=== INFORMATION SHOWN ===
::::::::
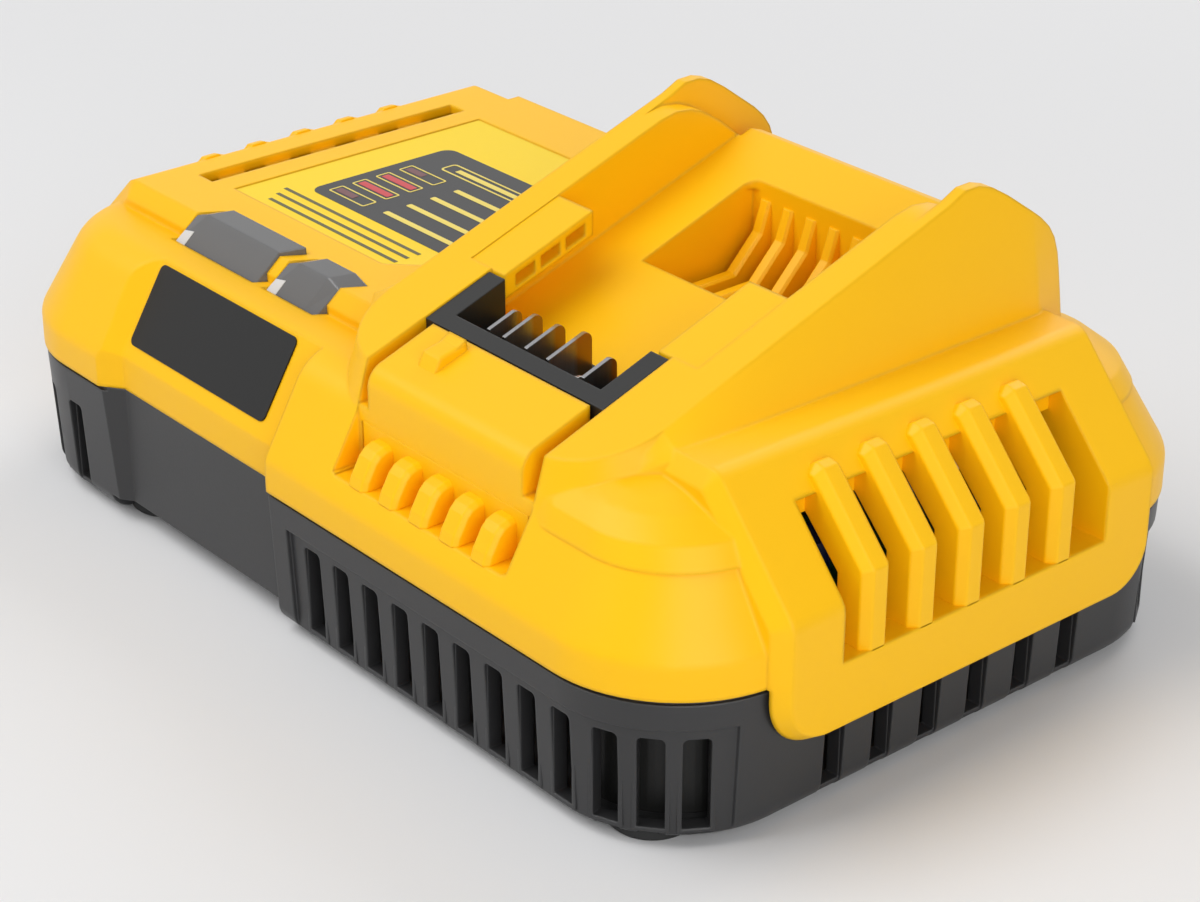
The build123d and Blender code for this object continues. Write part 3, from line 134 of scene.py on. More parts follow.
class EffectShelf:
    """Builds each shared node group once and hands it out."""

    flow_scale = 16.0
    streak_scale = (2600.0, 2600.0, 120.0)
    edge_samples = 6
    surface = {"Color": "NodeSocketColor", "Roughness": "NodeSocketFloat", "Height": "NodeSocketFloat"}

    @cache
    def get(self, effect: Effect) -> Tree:
        """Build a group at its first use.

        Args:
            effect: Which effect is wanted.

        Returns:
            The node group.
        """
        tree = bpy.data.node_groups.new(effect.value, "ShaderNodeTree")
        makers = {Effect.SKIN: self._skin, Effect.SOFT_EDGES: self._soft_edges, Effect.STREAKS: self._streaks}
        makers[effect](tree)
        return tree

    @staticmethod
    def _sockets(tree: Tree, takes: dict[str, float | tuple], gives: dict[str, str]) -> tuple[Node, Node]:
        """Add the named sockets and the group's two end nodes.

        Args:
            tree: The group.
            takes: Input name to its default, a number or a colour.
            gives: Output name to socket type.

        Returns:
            The group's input node and output node.
        """
        for name, default in takes.items():
            kind = "NodeSocketColor" if isinstance(default, tuple) else "NodeSocketFloat"
            tree.interface.new_socket(name, in_out="INPUT", socket_type=kind).default_value = default
        for name, kind in gives.items():
            tree.interface.new_socket(name, in_out="OUTPUT", socket_type=kind)
        return tree.nodes.new("NodeGroupInput"), tree.nodes.new("NodeGroupOutput")

    @staticmethod
    def _tone(tree: Tree, noise: Socket, amount: Socket) -> Socket:
        """Lighter and darker patches: 1 plus amount times what the noise lies above its middle.

        Args:
            tree: The group.
            noise: The noise, from 0 to 1.
            amount: How strong the patches are.

        Returns:
            The factor for a colour.
        """
        centred = add_node(tree, "Math", {0: noise, 1: 0.5}, operation="SUBTRACT").outputs[0]
        return add_node(tree, "Math", {0: centred, 1: amount, 2: 1.0}, operation="MULTIPLY_ADD").outputs[0]

    def _skin(self, tree: Tree) -> None:
        """Moulded plastic: faint flow marks in the colour, and a fine sparked grain.

        Args:
            tree: The empty group to fill.
        """
        takes = {"Color": (0.5, 0.5, 0.5, 1.0), "Roughness": 0.4, "Mottle": 0.05,
                 "Grain Scale": 2200.0, "Grain Shine": 0.06}
        start, end = self._sockets(tree, takes, self.surface)
        given = start.outputs
        place = add_node(tree, "TexCoord", {}).outputs["Object"]
        flow = add_node(tree, "TexNoise", {"Vector": place, "Scale": self.flow_scale, "Detail": 3.0})
        grain = add_node(tree, "TexNoise", {"Vector": place, "Scale": given["Grain Scale"], "Detail": 2.0})
        height = grain.outputs["Fac"]
        tone = self._tone(tree, flow.outputs["Fac"], given["Mottle"])
        tint = add_node(tree, "VectorMath", {0: given["Color"], "Scale": tone}, operation="SCALE")
        shine = add_node(tree, "Math", {0: height, 1: given["Grain Shine"], 2: given["Roughness"]},
                         operation="MULTIPLY_ADD")
        fill(tree, end, {"Color": tint.outputs[0], "Roughness": shine.outputs[0], "Height": height})

    def _soft_edges(self, tree: Tree) -> None:
        """Rounded look on sharp edges, and a mask that is 1 along them.

        The mask is the gain times 1 less the cosine between the rounded and the plain normal; finishes paint
        their edge highlight through it.

        Args:
            tree: The empty group to fill.
        """
        takes = {"Radius": 0.0008, "Gain": 3.0}
        start, end = self._sockets(tree, takes, {"Normal": "NodeSocketVector", "Mask": "NodeSocketFloat"})
        bevel = add_node(tree, "Bevel", {"Radius": start.outputs["Radius"]}, samples=self.edge_samples)
        plain = add_node(tree, "NewGeometry", {})
        cosine = add_node(tree, "VectorMath", {0: bevel.outputs[0], 1: plain.outputs["Normal"]},
                          operation="DOT_PRODUCT")
        away = add_node(tree, "Math", {0: 1.0, 1: cosine.outputs["Value"]}, operation="SUBTRACT")
        mask = add_node(tree, "Math", {0: away.outputs[0], 1: start.outputs["Gain"]},
                        operation="MULTIPLY", use_clamp=True)
        fill(tree, end, {"Normal": bevel.outputs[0], "Mask": mask.outputs[0]})

    def _streaks(self, tree: Tree) -> None:
        """Fine lines left by rolling or grinding, stretched along Z.

        Args:
            tree: The empty group to fill.
        """
        takes = {"Color": (0.6, 0.6, 0.6, 1.0), "Roughness": 0.3, "Contrast": 0.2}
        start, end = self._sockets(tree, takes, self.surface)
        given = start.outputs
        place = add_node(tree, "TexCoord", {}).outputs["Object"]
        stretch = add_node(tree, "Mapping", {"Vector": place, "Scale": self.streak_scale})
        lines = add_node(tree, "TexNoise", {"Vector": stretch.outputs[0], "Scale": 1.0, "Detail": 2.0})
        height = lines.outputs["Fac"]
        tone = self._tone(tree, height, given["Contrast"])
        tint = add_node(tree, "VectorMath", {0: given["Color"], "Scale": tone}, operation="SCALE")
        rough = add_node(tree, "Math", {0: given["Roughness"], 1: tone}, operation="MULTIPLY")
        fill(tree, end, {"Color": tint.outputs[0], "Roughness": rough.outputs[0], "Height": height})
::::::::
=== THE EXERCISE ===
Output the lines above verbatim and in full.

=== EXERCISE RESPONSE ===
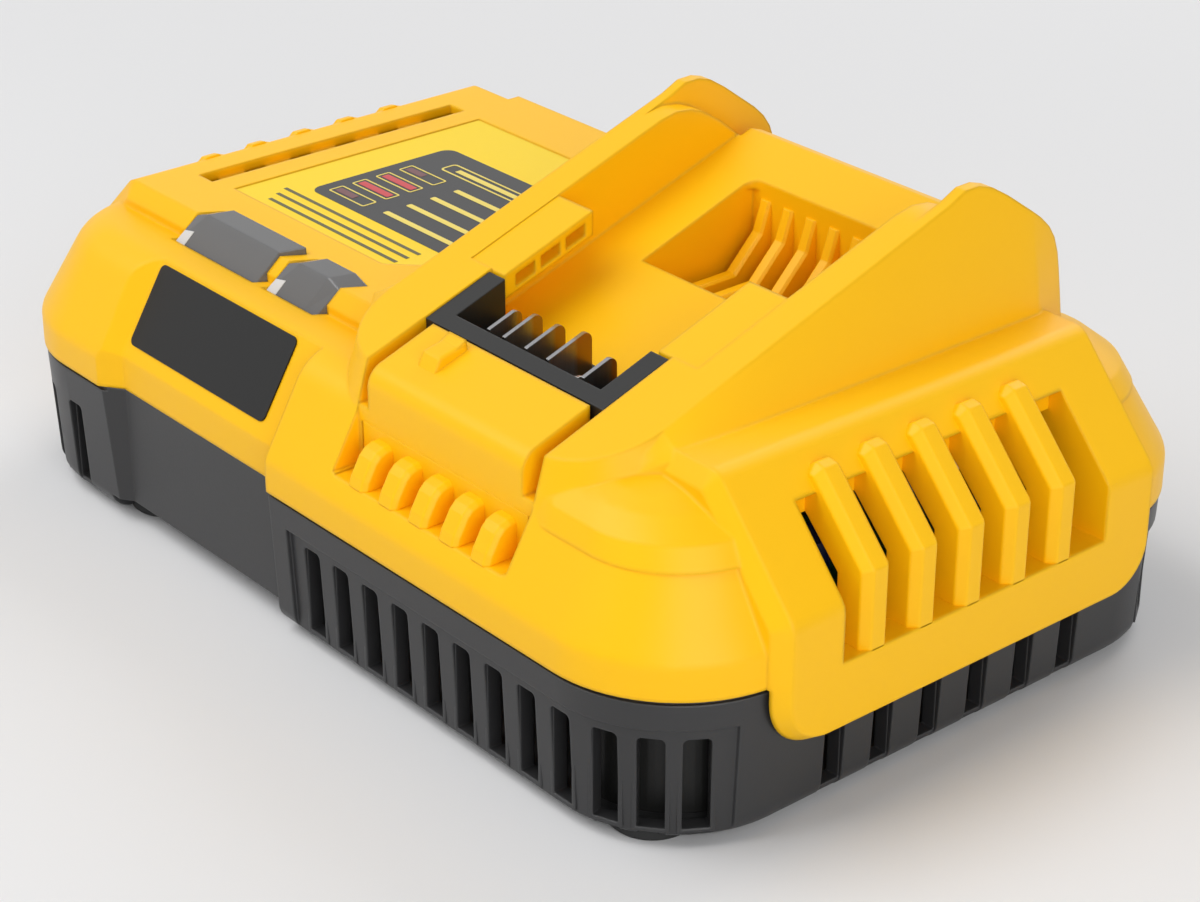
The build123d and Blender code for this object continues. Write part 3, from line 134 of scene.py on. More parts follow.
class EffectShelf:
    """Builds each shared node group once and hands it out."""

    flow_scale = 16.0
    streak_scale = (2600.0, 2600.0, 120.0)
    edge_samples = 6
    surface = {"Color": "NodeSocketColor", "Roughness": "NodeSocketFloat", "Height": "NodeSocketFloat"}

    @cache
    def get(self, effect: Effect) -> Tree:
        """Build a group at its first use.

        Args:
            effect: Which effect is wanted.

        Returns:
            The node group.
        """
        tree = bpy.data.node_groups.new(effect.value, "ShaderNodeTree")
        makers = {Effect.SKIN: self._skin, Effect.SOFT_EDGES: self._soft_edges, Effect.STREAKS: self._streaks}
        makers[effect](tree)
        return tree

    @staticmethod
    def _sockets(tree: Tree, takes: dict[str, float | tuple], gives: dict[str, str]) -> tuple[Node, Node]:
        """Add the named sockets and the group's two end nodes.

        Args:
            tree: The group.
            takes: Input name to its default, a number or a colour.
            gives: Output name to socket type.

        Returns:
            The group's input node and output node.
        """
        for name, default in takes.items():
            kind = "NodeSocketColor" if isinstance(default, tuple) else "NodeSocketFloat"
            tree.interface.new_socket(name, in_out="INPUT", socket_type=kind).default_value = default
        for name, kind in gives.items():
            tree.interface.new_socket(name, in_out="OUTPUT", socket_type=kind)
        return tree.nodes.new("NodeGroupInput"), tree.nodes.new("NodeGroupOutput")

    @staticmethod
    def _tone(tree: Tree, noise: Socket, amount: Socket) -> Socket:
        """Lighter and darker patches: 1 plus amount times what the noise lies above its middle.

        Args:
            tree: The group.
            noise: The noise, from 0 to 1.
            amount: How strong the patches are.

        Returns:
            The factor for a colour.
        """
        centred = add_node(tree, "Math", {0: noise, 1: 0.5}, operation="SUBTRACT").outputs[0]
        return add_node(tree, "Math", {0: centred, 1: amount, 2: 1.0}, operation="MULTIPLY_ADD").outputs[0]

    def _skin(self, tree: Tree) -> None:
        """Moulded plastic: faint flow marks in the colour, and a fine sparked grain.

        Args:
            tree: The empty group to fill.
        """
        takes = {"Color": (0.5, 0.5, 0.5, 1.0), "Roughness": 0.4, "Mottle": 0.05,
                 "Grain Scale": 2200.0, "Grain Shine": 0.06}
        start, end = self._sockets(tree, takes, self.surface)
        given = start.outputs
        place = add_node(tree, "TexCoord", {}).outputs["Object"]
        flow = add_node(tree, "TexNoise", {"Vector": place, "Scale": self.flow_scale, "Detail": 3.0})
        grain = add_node(tree, "TexNoise", {"Vector": place, "Scale": given["Grain Scale"], "Detail": 2.0})
        height = grain.outputs["Fac"]
        tone = self._tone(tree, flow.outputs["Fac"], given["Mottle"])
        tint = add_node(tree, "VectorMath", {0: given["Color"], "Scale": tone}, operation="SCALE")
        shine = add_node(tree, "Math", {0: height, 1: given["Grain Shine"], 2: given["Roughness"]},
                         operation="MULTIPLY_ADD")
        fill(tree, end, {"Color": tint.outputs[0], "Roughness": shine.outputs[0], "Height": height})

    def _soft_edges(self, tree: Tree) -> None:
        """Rounded look on sharp edges, and a mask that is 1 along them.

        The mask is the gain times 1 less the cosine between the rounded and the plain normal; finishes paint
        their edge highlight through it.

        Args:
            tree: The empty group to fill.
        """
        takes = {"Radius": 0.0008, "Gain": 3.0}
        start, end = self._sockets(tree, takes, {"Normal": "NodeSocketVector", "Mask": "NodeSocketFloat"})
        bevel = add_node(tree, "Bevel", {"Radius": start.outputs["Radius"]}, samples=self.edge_samples)
        plain = add_node(tree, "NewGeometry", {})
        cosine = add_node(tree, "VectorMath", {0: bevel.outputs[0], 1: plain.outputs["Normal"]},
                          operation="DOT_PRODUCT")
        away = add_node(tree, "Math", {0: 1.0, 1: cosine.outputs["Value"]}, operation="SUBTRACT")
        mask = add_node(tree, "Math", {0: away.outputs[0], 1: start.outputs["Gain"]},
                        operation="MULTIPLY", use_clamp=True)
        fill(tree, end, {"Normal": bevel.outputs[0], "Mask": mask.outputs[0]})

    def _streaks(self, tree: Tree) -> None:
        """Fine lines left by rolling or grinding, stretched along Z.

        Args:
            tree: The empty group to fill.
        """
        takes = {"Color": (0.6, 0.6, 0.6, 1.0), "Roughness": 0.3, "Contrast": 0.2}
        start, end = self._sockets(tree, takes, self.surface)
        given = start.outputs
        place = add_node(tree, "TexCoord", {}).outputs["Object"]
        stretch = add_node(tree, "Mapping", {"Vector": place, "Scale": self.streak_scale})
        lines = add_node(tree, "TexNoise", {"Vector": stretch.outputs[0], "Scale": 1.0, "Detail": 2.0})
        height = lines.outputs["Fac"]
        tone = self._tone(tree, height, given["Contrast"])
        tint = add_node(tree, "VectorMath", {0: given["Color"], "Scale": tone}, operation="SCALE")
        rough = add_node(tree, "Math", {0: given["Roughness"], 1: tone}, operation="MULTIPLY")
        fill(tree, end, {"Color": tint.outputs[0], "Roughness": rough.outputs[0], "Height": height})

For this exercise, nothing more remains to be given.